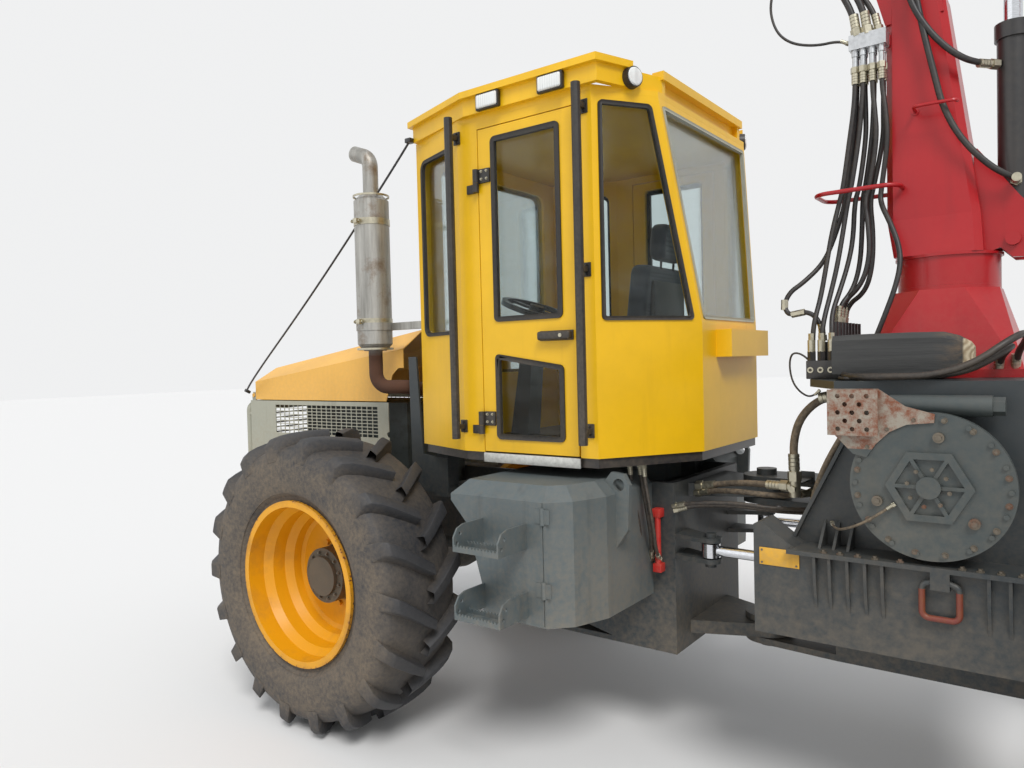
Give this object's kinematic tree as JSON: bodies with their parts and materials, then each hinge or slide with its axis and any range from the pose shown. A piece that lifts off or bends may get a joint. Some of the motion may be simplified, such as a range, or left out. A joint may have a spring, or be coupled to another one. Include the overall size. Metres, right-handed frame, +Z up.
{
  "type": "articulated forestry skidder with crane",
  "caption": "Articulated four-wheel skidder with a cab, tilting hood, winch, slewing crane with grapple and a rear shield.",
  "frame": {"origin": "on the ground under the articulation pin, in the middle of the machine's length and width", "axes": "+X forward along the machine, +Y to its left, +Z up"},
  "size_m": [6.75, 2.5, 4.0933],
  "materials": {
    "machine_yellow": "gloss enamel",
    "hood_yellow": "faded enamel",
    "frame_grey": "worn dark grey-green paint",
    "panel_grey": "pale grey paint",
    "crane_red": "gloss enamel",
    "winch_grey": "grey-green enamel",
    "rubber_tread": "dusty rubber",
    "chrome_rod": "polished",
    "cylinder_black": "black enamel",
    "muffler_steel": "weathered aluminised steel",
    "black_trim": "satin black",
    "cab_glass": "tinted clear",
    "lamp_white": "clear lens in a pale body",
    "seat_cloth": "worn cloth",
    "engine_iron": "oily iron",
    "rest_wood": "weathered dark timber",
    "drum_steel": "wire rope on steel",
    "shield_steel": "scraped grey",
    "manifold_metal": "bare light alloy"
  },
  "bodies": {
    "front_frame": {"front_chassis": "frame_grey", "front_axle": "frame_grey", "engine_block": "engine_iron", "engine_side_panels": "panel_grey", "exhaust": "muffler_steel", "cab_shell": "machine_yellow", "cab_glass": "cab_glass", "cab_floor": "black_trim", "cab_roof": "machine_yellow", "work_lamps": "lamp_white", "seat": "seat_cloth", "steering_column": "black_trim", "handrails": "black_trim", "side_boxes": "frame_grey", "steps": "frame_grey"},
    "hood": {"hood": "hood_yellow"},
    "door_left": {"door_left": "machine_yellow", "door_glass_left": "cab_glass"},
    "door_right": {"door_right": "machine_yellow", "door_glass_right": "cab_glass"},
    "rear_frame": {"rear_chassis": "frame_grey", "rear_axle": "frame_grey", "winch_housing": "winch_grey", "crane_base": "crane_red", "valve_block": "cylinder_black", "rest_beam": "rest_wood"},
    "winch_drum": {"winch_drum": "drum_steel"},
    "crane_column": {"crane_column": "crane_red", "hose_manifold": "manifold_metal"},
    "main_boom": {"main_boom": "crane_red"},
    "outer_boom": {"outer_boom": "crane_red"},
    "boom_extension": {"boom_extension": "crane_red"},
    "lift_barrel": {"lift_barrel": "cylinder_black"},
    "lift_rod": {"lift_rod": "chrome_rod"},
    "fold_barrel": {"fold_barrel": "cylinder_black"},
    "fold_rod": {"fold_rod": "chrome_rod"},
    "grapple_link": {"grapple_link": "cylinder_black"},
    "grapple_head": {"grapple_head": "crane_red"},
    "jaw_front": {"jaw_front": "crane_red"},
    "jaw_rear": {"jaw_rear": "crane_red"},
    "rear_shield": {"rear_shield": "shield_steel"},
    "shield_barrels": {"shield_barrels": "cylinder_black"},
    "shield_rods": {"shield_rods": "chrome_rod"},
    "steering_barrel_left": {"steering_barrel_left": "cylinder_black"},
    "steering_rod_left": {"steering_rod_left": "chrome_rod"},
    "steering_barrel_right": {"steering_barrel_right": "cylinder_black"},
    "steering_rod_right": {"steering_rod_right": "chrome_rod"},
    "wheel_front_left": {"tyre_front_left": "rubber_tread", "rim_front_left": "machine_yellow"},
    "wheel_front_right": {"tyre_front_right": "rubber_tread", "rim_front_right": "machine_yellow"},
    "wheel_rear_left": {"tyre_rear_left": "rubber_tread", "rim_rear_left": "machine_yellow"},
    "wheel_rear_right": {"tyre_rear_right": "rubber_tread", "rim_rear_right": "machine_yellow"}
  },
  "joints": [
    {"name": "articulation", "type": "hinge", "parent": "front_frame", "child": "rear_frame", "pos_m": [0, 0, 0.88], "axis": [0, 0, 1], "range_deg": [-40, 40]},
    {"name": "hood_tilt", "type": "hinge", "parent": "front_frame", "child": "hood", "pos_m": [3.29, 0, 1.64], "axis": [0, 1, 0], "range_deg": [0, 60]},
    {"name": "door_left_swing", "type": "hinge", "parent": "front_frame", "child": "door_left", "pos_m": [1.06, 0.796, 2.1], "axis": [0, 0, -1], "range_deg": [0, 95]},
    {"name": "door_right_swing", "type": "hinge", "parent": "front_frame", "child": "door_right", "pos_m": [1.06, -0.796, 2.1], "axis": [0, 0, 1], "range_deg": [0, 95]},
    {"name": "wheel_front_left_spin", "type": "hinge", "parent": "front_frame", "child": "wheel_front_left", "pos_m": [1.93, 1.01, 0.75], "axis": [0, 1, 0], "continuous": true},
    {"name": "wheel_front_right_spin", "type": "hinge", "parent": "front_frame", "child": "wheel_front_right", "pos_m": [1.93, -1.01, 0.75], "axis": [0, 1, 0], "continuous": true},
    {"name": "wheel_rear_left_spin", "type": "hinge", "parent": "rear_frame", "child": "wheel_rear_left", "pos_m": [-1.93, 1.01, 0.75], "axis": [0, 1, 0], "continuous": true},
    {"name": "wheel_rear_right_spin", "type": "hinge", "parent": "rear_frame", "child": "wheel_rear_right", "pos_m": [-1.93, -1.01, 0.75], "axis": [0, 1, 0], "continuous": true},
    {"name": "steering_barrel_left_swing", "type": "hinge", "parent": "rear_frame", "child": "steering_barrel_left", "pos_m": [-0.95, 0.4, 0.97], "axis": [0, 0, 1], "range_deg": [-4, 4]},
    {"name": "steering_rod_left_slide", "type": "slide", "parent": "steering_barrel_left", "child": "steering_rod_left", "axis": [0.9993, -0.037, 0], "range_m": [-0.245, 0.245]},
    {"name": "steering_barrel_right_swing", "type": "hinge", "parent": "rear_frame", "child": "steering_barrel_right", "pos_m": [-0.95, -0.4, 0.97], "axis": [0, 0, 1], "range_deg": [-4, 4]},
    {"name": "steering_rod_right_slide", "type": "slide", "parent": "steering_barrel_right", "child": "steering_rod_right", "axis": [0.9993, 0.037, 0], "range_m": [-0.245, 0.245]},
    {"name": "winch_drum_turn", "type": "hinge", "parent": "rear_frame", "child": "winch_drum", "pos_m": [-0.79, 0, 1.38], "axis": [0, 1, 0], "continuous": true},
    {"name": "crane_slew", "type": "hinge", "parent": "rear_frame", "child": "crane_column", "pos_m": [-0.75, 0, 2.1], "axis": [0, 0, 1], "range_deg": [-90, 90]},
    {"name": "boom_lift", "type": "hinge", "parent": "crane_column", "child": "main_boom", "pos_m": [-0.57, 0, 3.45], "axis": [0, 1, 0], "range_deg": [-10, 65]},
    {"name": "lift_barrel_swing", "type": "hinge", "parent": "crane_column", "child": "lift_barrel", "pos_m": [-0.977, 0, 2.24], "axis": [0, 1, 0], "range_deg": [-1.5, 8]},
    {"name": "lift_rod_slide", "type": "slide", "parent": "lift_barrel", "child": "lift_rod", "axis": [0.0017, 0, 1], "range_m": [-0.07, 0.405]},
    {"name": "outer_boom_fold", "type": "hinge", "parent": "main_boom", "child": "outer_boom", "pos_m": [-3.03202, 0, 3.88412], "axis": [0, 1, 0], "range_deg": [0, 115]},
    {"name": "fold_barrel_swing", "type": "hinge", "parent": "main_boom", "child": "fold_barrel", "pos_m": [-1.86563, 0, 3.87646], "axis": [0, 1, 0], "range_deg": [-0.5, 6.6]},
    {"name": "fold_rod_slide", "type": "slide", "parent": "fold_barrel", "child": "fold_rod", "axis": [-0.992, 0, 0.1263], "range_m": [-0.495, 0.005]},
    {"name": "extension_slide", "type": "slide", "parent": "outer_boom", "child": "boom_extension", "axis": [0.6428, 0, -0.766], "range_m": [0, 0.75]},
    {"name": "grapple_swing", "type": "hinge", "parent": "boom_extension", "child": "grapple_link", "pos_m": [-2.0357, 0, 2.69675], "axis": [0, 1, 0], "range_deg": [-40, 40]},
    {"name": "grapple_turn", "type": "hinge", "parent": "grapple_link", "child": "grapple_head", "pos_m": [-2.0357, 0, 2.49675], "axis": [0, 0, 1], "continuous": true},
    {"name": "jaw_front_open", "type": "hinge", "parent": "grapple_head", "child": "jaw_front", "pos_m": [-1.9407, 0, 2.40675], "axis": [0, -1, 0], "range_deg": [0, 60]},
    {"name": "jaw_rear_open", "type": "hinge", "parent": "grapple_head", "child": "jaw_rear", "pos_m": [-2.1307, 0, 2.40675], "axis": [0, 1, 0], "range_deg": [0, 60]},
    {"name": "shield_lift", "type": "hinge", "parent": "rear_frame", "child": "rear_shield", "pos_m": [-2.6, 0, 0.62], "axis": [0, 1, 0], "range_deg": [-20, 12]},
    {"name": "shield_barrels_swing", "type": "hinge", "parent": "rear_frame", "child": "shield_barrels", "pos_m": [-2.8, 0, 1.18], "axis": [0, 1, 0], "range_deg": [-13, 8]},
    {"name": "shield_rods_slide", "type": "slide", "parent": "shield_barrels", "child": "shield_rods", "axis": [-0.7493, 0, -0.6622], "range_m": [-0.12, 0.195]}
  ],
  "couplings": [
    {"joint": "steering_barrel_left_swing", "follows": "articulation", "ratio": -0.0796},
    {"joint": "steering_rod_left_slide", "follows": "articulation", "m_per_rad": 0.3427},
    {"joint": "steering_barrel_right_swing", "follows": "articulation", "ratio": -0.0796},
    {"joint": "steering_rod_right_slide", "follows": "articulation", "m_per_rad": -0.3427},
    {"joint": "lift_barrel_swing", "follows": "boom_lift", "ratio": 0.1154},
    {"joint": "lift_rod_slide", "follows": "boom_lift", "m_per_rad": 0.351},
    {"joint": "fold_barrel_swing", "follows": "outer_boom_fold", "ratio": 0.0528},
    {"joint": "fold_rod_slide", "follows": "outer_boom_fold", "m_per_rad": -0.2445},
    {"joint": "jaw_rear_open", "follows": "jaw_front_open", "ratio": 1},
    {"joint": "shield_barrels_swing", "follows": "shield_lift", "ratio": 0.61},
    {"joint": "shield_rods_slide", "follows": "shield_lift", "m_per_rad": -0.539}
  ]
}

--------------------------------------------------

Every line that holds the word "materials" should be extracted.

SOLVED EXERCISE ::
Give this object's kinematic tree as JSON: bodies with their parts and materials, then each hinge or slide with its axis and any range from the pose shown. A piece that lifts off or bends may get a joint. Some of the motion may be simplified, such as a range, or left out. A joint may have a spring, or be coupled to another one. Include the overall size. Metres, right-handed frame, +Z up.
  "materials": {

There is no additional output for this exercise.